Most recently, Wireless Festival has attempted to address the overwhelmingly male presence at its event by announcing a new all female stage, after it was criticised when its original lineup featured just three women (two once Cardi B had to pull out because of her pregnancy). The new stage will host more than 25 female artists including DJ Emerald, Barely Legal and Paigey Cakey, with Emerald sharing hosting duties with Julie Adenuga.

“I think it could definitely be viewed as tokenism”, Emerald told the BBC. “But what are we going to do? Not have that stage there and have no women performing at the festival? I don’t think that’s the right thing to do.”

While it might seem like baby steps in tackling a widespread problem, the inclusion of more women on the line ups at festivals is progression, if only because it helps make female fans feel more included in the event. “It might only be a minor factor in preventing harassment at festivals”, explains Girls Against Groping, “but by having more female acts on the bill, this may promote a more inclusive environment, rather than the ‘lads club’ vibe felt at many major festivals.”

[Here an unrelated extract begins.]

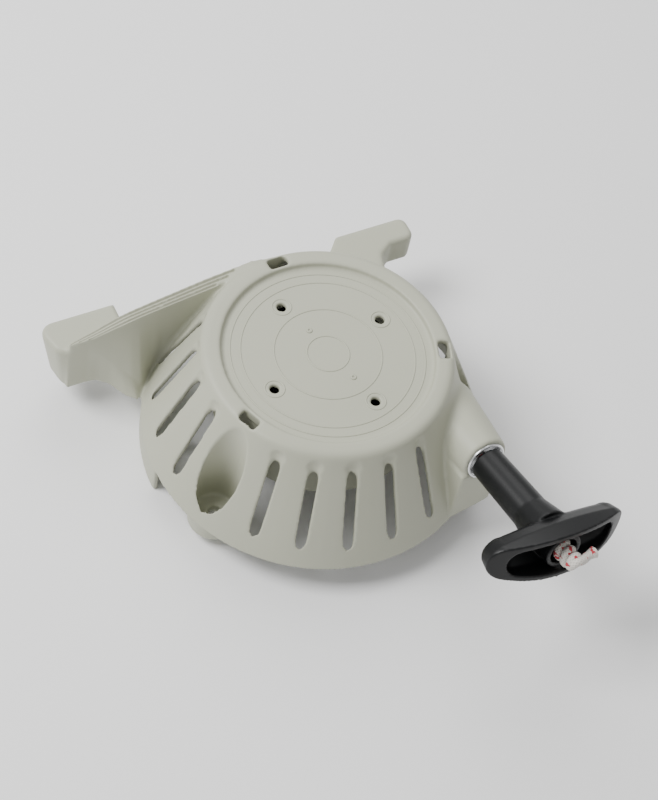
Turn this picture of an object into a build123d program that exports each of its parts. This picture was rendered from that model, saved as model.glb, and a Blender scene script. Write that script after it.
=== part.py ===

What comes after that then, in tackling the problem, is down to us as festival goers to intervene when we see harassment or violence happening, to alert security and provide our own safe space, and to continue to pressure festival organisers to listen to victims who continue to emphasise the need for a change in attitude. If Wireless’ U-turn on female acts shows us anything, it’s that they’re starting to sit up and take notice.